BEIRUT (Reuters) - Two car bombs exploded in an attack that killed at least 34 people on Wednesday in a district of the Syrian capital loyal to President Bashar al-Assad.
The explosions struck the eastern neighborhood of Jaramana, home to many of Syria's Druze minority as well as Christians who have fled violence elsewhere, ripping through nearby shops and bringing debris crashing down on cars.
Car bombs have shaken Damascus - once a bastion of security in Assad's 20-month campaign to crush an uprising against his rule - with growing regularity but Wednesday's attacks were the deadliest in the capital for several months.
Authorities severely limit independent media in Syria and it was not immediately possible to verify reports. The government said 34 people were killed.
The bombs followed two weeks of military gains by rebels who have stormed and taken army bases across Syria, exposing Assad's loss of control in northern and eastern regions despite the devastating air power which he has used to bombard opposition strongholds.
Underlining the growing military muscle of the rebels, bolstered by weapons captured during raids on army facilities as well as supplies from abroad, fighters shot down a war plane in the northern province of Aleppo on Wednesday using an anti-aircraft missile, the Syrian Observatory for Human Rights said.
Opposition group subsequently posted a video clip on the Internet that showed a man in a green jumpsuit being carried through fields. He was bleeding heavily from his head and appeared unconscious; "This is the pilot that attacked the houses of civilians," said a voice off camera.
Another video showed a blackened and smoldering tail fin of what activists said was a MiG-23 warplane.
The bloodshed came as Syria's new opposition coalition held its first full meeting on Wednesday in Cairo to discuss forming a transitional government crucial to win effective Arab and Western support for the revolt against Assad.
"The objective is to name the prime minister for a transitional government, or at least have a list of candidates," said Suhair al-Atassi, one of the coalition's two vice-presidents.
The two-day meeting will also select committees to manage aid and communications, a process that is becoming a power struggle between the Muslim Brotherhood and secular members.
Rivalries have also intensified between the opposition in exile and rebels on the ground in Syria, where the death toll has reached 40,000, including soldiers, civilians and rebels.

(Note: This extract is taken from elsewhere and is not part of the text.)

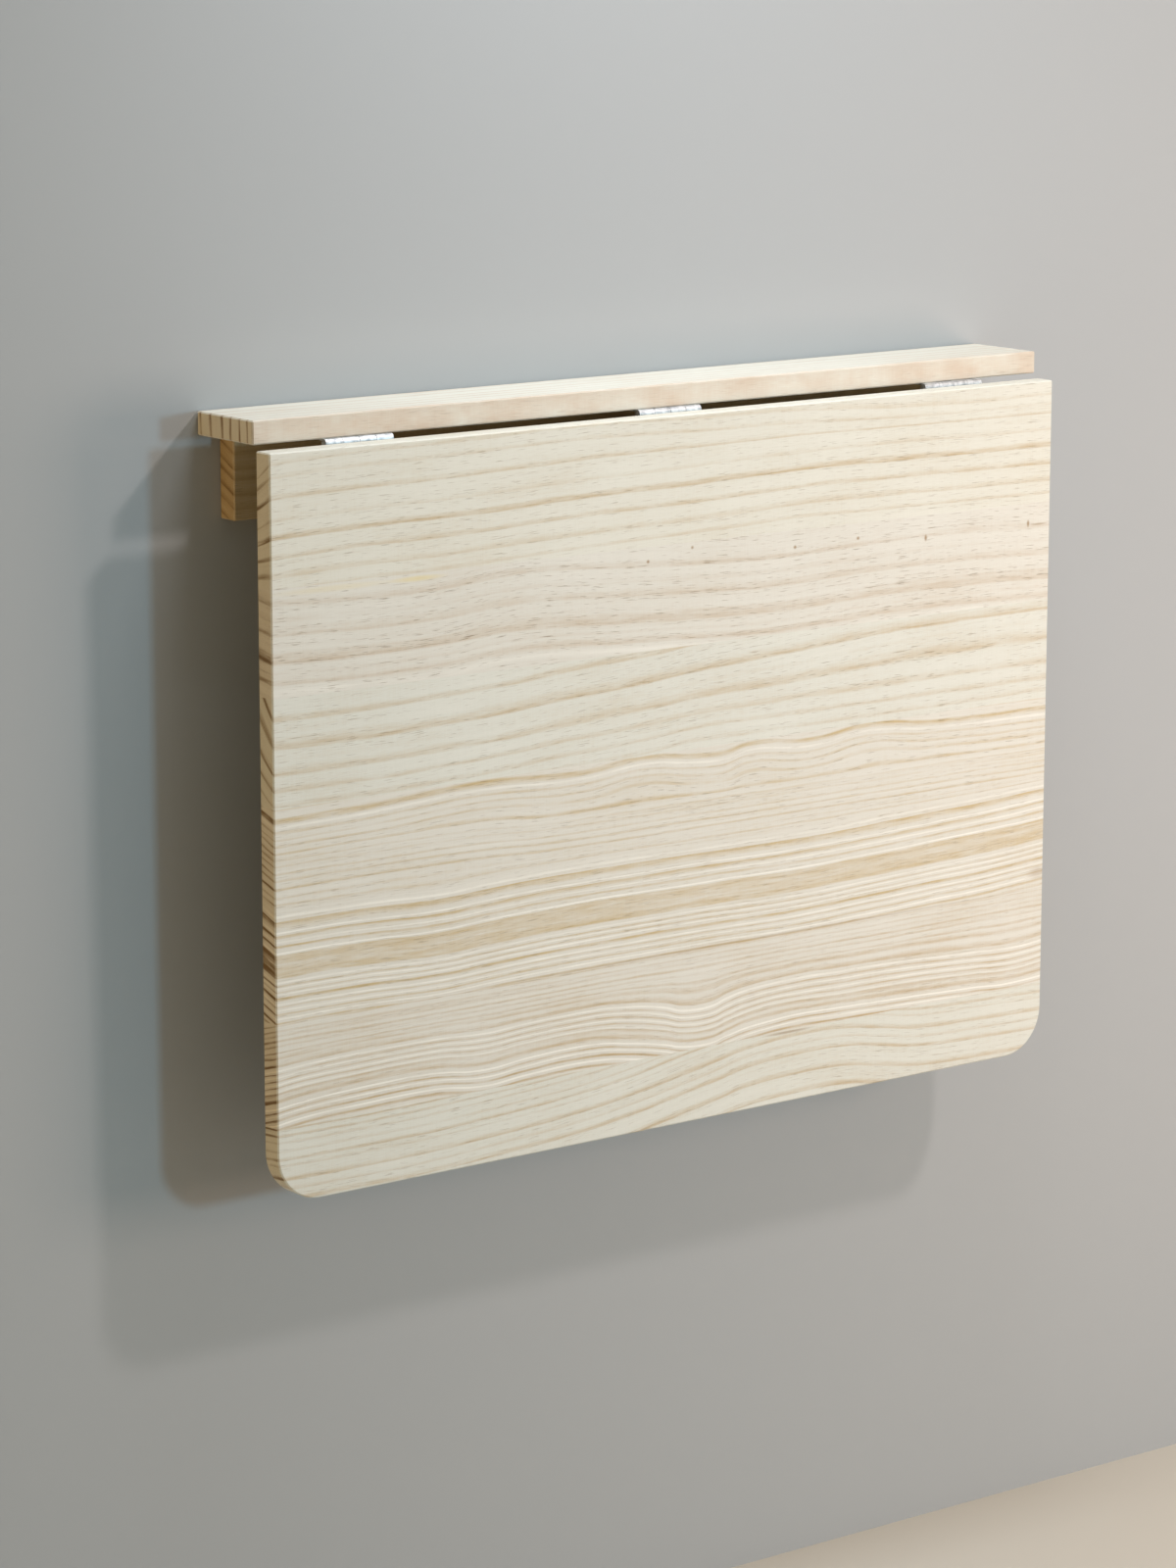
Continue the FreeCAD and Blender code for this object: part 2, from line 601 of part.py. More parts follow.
def copies(name, pattern, places):
    """One part made of separate copies of a pattern, each at its own place and turn."""
    links = []
    for number, (x, y, z, turn) in enumerate(places, start=1):
        link = doc.addObject("App::Link", f"{name}_{number}")
        link.LinkedObject = pattern
        place(link, x, y, z, turn)
        links.append(link)
    group = doc.addObject("Part::Compound", name)
    group.Label = name
    group.Links = links
    parts.append(group)


def hinge_screws():
    """The screws of both rows of hinges, their heads flush with the plates."""
    screw = screw_pattern("hinge_screw_pattern", "Sizes.screw_length")
    reach, sunk = "Sizes.screw_offset", BORE
    rows = (
        ("rail_hinge_screws", TABLE_SCREWS, f"({LEAF_PIN_Y} + {reach})",
         f"({LEAF_PIN_Z} + {sunk})", UPRIGHT),
        ("leaf_hinge_screws", TABLE_SCREWS, f"({LEAF_PIN_Y} - {sunk})",
         f"({LEAF_PIN_Z} - {reach})", FACING_WALL),
        ("batten_hinge_screws", PROP_SCREWS, f"({PROP_PIN_Y} + {sunk})",
         f"({PROP_PIN_Z} + {reach})", ABOVE_PIN),
    )
    for name, row, y, z, turn in rows:
        copies(name, screw, [(x, y, z, turn) for x in row])
    short = screw_pattern("prop_screw_pattern", "(Sizes.prop_thickness - 2 * Sizes.plate_thickness)")
    y, z = f"({PROP_PIN_Y} + {sunk})", f"({PROP_PIN_Z} - {reach})"
    copies("prop_hinge_screws", short, [(x, y, z, BELOW_PIN) for x in PROP_SCREWS])


def rail_dowels():
    """The glued dowels between the rail board and its batten."""
    dowel = doc.addObject("Part::Cylinder", "rail_dowel_pattern")
    dowel.setExpression("Radius", "Sizes.dowel_radius")
    dowel.setExpression("Height", "Sizes.batten_dowel_length")
    y = "-Sizes.board_thickness / 2"
    z = f"({UNDERSIDE} + Sizes.batten_dowel_bite - Sizes.batten_dowel_length)"
    copies("rail_dowels", dowel, [(x, y, z, UPRIGHT) for x in BATTEN_DOWELS])


def check_model():
    """Stop if a feature failed or a part has no sound solid."""
    doc.recompute()
    for thing in doc.Objects:
        if {"Invalid", "Error"} & set(thing.State):
            raise RuntimeError(f"{thing.Name} failed: {thing.State}")
    for part in parts:
        if part.Shape.isNull() or not part.Shape.isValid() or not part.Shape.Solids:
            raise RuntimeError(f"{part.Label} has no valid solid")


rail_board()
wall_batten()
lower_batten()
leaf()
table_hinges()
prop_hinges()
prop_rail()
for side, step in PROP_SIDES.items():
    wall_stile(side, step)
    prop_stile(side, step)
    catch_block(side, step)
support_bar()
hinge_screws()
rail_dowels()
check_model()
os.makedirs("parts", exist_ok=True)
for part in parts:
    part.Shape.exportStep(f"parts/{part.Label}.step")
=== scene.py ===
from functools import partial
from math import cos, pi, radians, sin

import bmesh
import bpy
from mathutils import Euler, Matrix, Vector


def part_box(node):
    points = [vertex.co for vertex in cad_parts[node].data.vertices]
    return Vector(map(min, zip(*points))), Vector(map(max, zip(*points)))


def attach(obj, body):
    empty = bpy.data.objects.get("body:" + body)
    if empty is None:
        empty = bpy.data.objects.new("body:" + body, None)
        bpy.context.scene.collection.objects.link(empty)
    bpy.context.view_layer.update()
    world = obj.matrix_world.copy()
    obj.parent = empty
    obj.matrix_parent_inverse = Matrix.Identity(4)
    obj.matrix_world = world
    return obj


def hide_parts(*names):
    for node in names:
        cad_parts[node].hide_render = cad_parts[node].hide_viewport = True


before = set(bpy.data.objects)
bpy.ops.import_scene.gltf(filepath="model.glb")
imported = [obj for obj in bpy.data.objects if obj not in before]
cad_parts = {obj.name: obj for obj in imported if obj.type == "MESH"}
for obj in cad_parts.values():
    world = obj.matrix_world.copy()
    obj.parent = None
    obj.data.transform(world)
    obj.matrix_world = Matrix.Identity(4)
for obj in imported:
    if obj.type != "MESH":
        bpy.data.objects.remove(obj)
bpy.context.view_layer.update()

# Camera. It stands in the room to the left of the table and a little above it, and looks down at
# it through a long lens.
CAMERA_PLACE = (-1.7814, -2.3222, 0.3754)
PAN, TILT, ROLL = -0.6499, -0.1998, -0.0006
LENS_MM, SENSOR_MM = 109.7, 36.0
scene = bpy.context.scene
camera_data = bpy.data.cameras.new("camera")
camera_data.lens = LENS_MM
camera_data.sensor_width = SENSOR_MM
camera = bpy.data.objects.new("camera", camera_data)
camera.location = CAMERA_PLACE
camera.rotation_euler = (
    Euler((0, 0, PAN)).to_matrix() @ Euler((TILT, 0, 0)).to_matrix()
    @ Euler((0, ROLL, 0)).to_matrix() @ Euler((radians(90), 0, 0)).to_matrix()
).to_euler()
scene.collection.objects.link(camera)
scene.camera = camera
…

State news agency SANA described Wednesday's blasts as "terrorist bombings", a label it reserves for attacks by mainly Sunni Muslim fighters battling to overthrow Assad, a member of Syria's Alawite minority linked to Shi'ite Islam.
Two smaller bombs also exploded in Jaramana at about the same time as the car bombs, around 7 a.m. (0500 GMT). In total at least 47 people were killed, the Syrian Observatory for Human Rights said. Eighty three people were seriously wounded.
"Who benefits from this? Tell me who benefits from this? America, Israel, Qatar?" a man at the bomb site said to Syrian television, which broadcast footage of firefighters hosing down the blackened hulks of two vehicles and several cars crushed by debris from neighboring buildings.
Pools of blood could be seen on the road.
Activists also reported air strikes on the town of Maarat al-Numan, a rebel-held town near the main north-south highway linking Damascus with Syria's largest city, Aleppo.
Rebels around Maarat al-Numan have been trying for weeks to dislodge Assad's forces from the military base of Wadi al-Deif, a few hundred meters from the highway.
Most foreign powers have condemned Assad. Britain, France and Gulf countries have recognized the umbrella opposition group meeting in Cairo, the Syrian National Coalition, as the sole representative of the Syrian people.
But Assad has been able to rely on his allies, especially regional powerhouse Iran, which is believed to be bank-rolling him and supplying military support despite U.S. and European sanctions. Russia, Syria's main arms supplier, says it has only sent weapons already agreed to in previous deals.
International Syria mediator Lakhdar Brahimi is due to brief the 15-member council on Thursday and the U.N. General Assembly on Friday. There is diplomatic deadlock between Western powers, who broadly support the opposition and Assad's supporters Russia and China which have blocked Security Council action.
French Foreign Minister Laurent Fabius, speaking after a visit to Paris by Russia's Prime Minister Dmitry Medvedev, said he had not given up hope of forging a united position.
"If we want to avoid the country being torn apart completely, then we need to bring the Russians back on board," Fabius told France Inter radio.
"We must not end up with an Iraqi scenario whereby after Bashar, there is nothing left except jihadis. We are trying to build ... an alternative to Bashar and we hope the Russians will end up understanding this."